__REQUIREMENT__
Select all lines in the records that include "code".
* Begin PROVIDED MATERIAL *
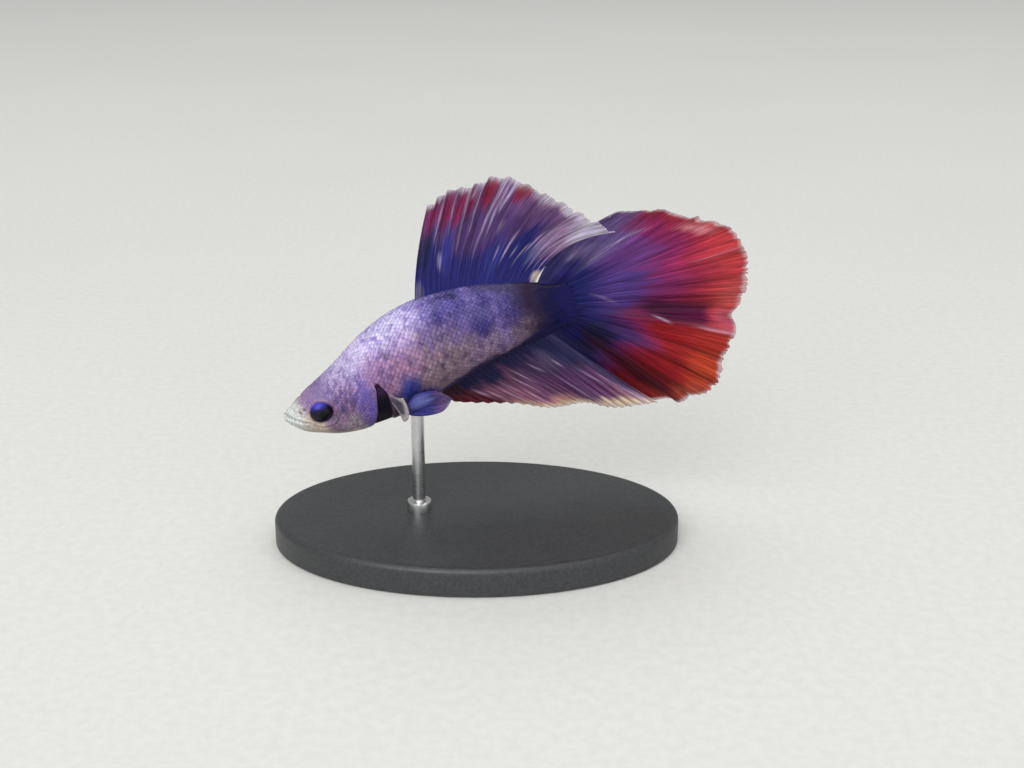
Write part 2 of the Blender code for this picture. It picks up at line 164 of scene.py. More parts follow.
FLANK_UV_FROM, FLANK_UV_SIZE = 0.02, 0.46
EYEBALL = EYE_RADIUS * 0.96, 0.028, EYE_RADIUS * 0.96  # half sizes of the ball
EYE_SUNK = 0.0035  # how far its middle lies inside the solid's

# --- Colours (linear) ---------------------------------------------------------------------------
LIP = (0.52, 0.54, 0.53)
SNOUT = (0.5, 0.41, 0.35)
CHIN = (0.46, 0.4, 0.33)
CHEEK = (0.17, 0.095, 0.2)
DEEP_CHEEK = (0.09, 0.045, 0.13)
CHEEK_PALE = (0.21, 0.155, 0.2)
CHEEK_LOW = (0.3, 0.26, 0.29)
HEAD_TOP = (0.22, 0.145, 0.3)
GILL_BLUE = (0.118, 0.082, 0.32)
NAPE = (0.54, 0.41, 0.65)
NAPE_EDGE = (0.62, 0.6, 0.8)
BACK_BLUE = (0.085, 0.072, 0.42)
PALE_ROSE = (0.36, 0.195, 0.37)
ROSE = (0.37, 0.19, 0.3)
DEEP_ROSE = (0.2, 0.1, 0.21)
MAUVE = (0.24, 0.155, 0.215)
DUSK = (0.2, 0.135, 0.165)
ASH = (0.21, 0.15, 0.25)
VIOLET_BLUE = (0.078, 0.048, 0.19)
PALE_VIOLET = (0.175, 0.125, 0.34)
DEEP_BLUE = (0.03, 0.018, 0.15)
SHOULDER_BLUE = (0.042, 0.046, 0.23)
SPOT = (0.07, 0.045, 0.1)
BROWN = (0.02, 0.009, 0.038)
BELLY_NAVY = (0.011, 0.01, 0.068)
NAVY = (0.004, 0.003, 0.05)
ROOT_NAVY = (0.006, 0.005, 0.082)
BLACK = (0.005, 0.003, 0.014)
GILL_VIOLET = (0.045, 0.014, 0.07)
GILL_DARK = (0.02, 0.012, 0.02)
FLECK = (0.42, 0.38, 0.68)
CROWN_FLECK = (0.08, 0.05, 0.22)
CHEEK_BAND = 0.021  # from one dark band of the cheek to the next
SCALE_SHEEN = (0.42, 0.42, 0.95, 1)
PUPIL, IRIS_DARK, IRIS_BLUE = (0.002, 0.002, 0.003, 1), (0.008, 0.004, 0.012, 1), (0.06, 0.055, 0.54, 1)
IRIS_FIBRE, IRIS_RING = (0.01, 0.008, 0.03, 1), (0.14, 0.1, 0.16, 1)

# --- Room ---------------------------------------------------------------------------------------
FLOOR_SIZE = 12
SKY = (0.8, 0.82, 0.8, 1), 0.55
LAMPS = (  # name, place, size and power
    ("key", (-0.36, -1.14, 1.03), 1.2, 20.7),
    ("top", (0.15, 0.15, 1.45), 1.5, 9.9),
    ("fill", (1.2, -1.05, 0.4), 1.5, 4.5),
)
LIGHT_AIM = Vector((0, 0, 0.027))
CAMERA_LENS = 50, 36, 0.01  # focal length, sensor width and nearest distance seen
CAMERA_PLACE, CAMERA_TILT = (4.892, -179.913, 88.217), math.radians(70)


# --- Shape functions shared with the solids -----------------------------------------------------
def curve(stations, at, column):
    """Smooth curve through one column of the stations, over their first column, read at some places."""
    table = np.array(stations, float)
    x, y = table[:, 0], table[:, column]
    slope = np.gradient(y, x)
    at = np.clip(at, x[0], x[-1])
    i = np.clip(np.searchsorted(x, at, side="right") - 1, 0, len(x) - 2)
    step = x[i + 1] - x[i]
    t = (at - x[i]) / step
    start = (1 + 2 * t) * (1 - t) ** 2 * y[i] + t * (1 - t) ** 2 * step * slope[i]
    end = t * t * (3 - 2 * t) * y[i + 1] - t * t * (1 - t) * step * slope[i + 1]
    return start + end


def ease(value):
    """0 below 0, 1 above 1, and a smooth step between."""
    t = np.clip(value, 0, 1)
    return t * t * (3 - 2 * t)


def back(x):
    return curve(BODY, x, 1)


def belly(x):
    return curve(BODY, x, 2)


def half_width(x, z):
    """Distance from the fish's middle plane to its skin."""
    widest = curve(BODY, x, 3)
    reach = np.where(z > widest, back(x) - widest, widest - belly(x))
    share = np.clip((z - widest) / reach, -1, 1)
    return curve(BODY, x, 4) * (1 - share**2) ** (FULLNESS / 2)


def height_share(x, z):
    """Height on the body, 0 at the belly and 1 at the back."""
    x = np.clip(x, 0, 1)
    return (z - belly(x)) / (back(x) - belly(x))


def bend(points):
    """Straight points, in shares of LENGTH, put along the curved spine, in metres."""
    points = np.asarray(points, float)
    x = np.linspace(-0.2, 2.0, 1101)
    heading = -TAIL_SWING * ease((x - SWING_FROM) / (SWING_TO - SWING_FROM))
    step = x[1] - x[0]
    along = x[0] + np.cumsum(np.cos(heading)) * step - step
    aside = np.cumsum(np.sin(heading)) * step
    turn = np.interp(points[..., 0], x, heading)
    bent = points.copy()
    bent[..., 0] = np.interp(points[..., 0], x, along) - points[..., 1] * np.sin(turn)
    bent[..., 1] = np.interp(points[..., 0], x, aside) + points[..., 1] * np.cos(turn)
    return bent * LENGTH


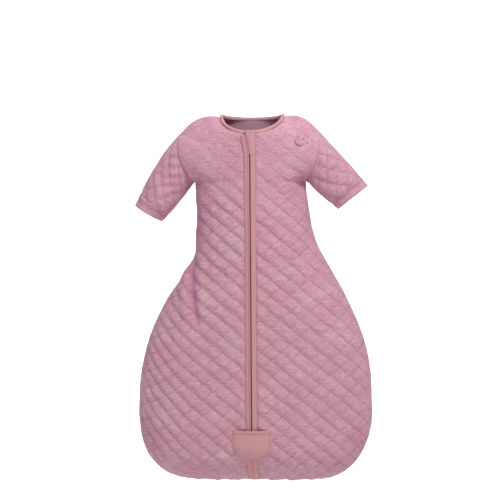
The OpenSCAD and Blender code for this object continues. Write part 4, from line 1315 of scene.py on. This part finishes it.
* End PROVIDED MATERIAL *
__FINAL ANSWER__
Write part 2 of the Blender code for this picture. It picks up at line 164 of scene.py. More parts follow.
The OpenSCAD and Blender code for this object continues. Write part 4, from line 1315 of scene.py on. This part finishes it.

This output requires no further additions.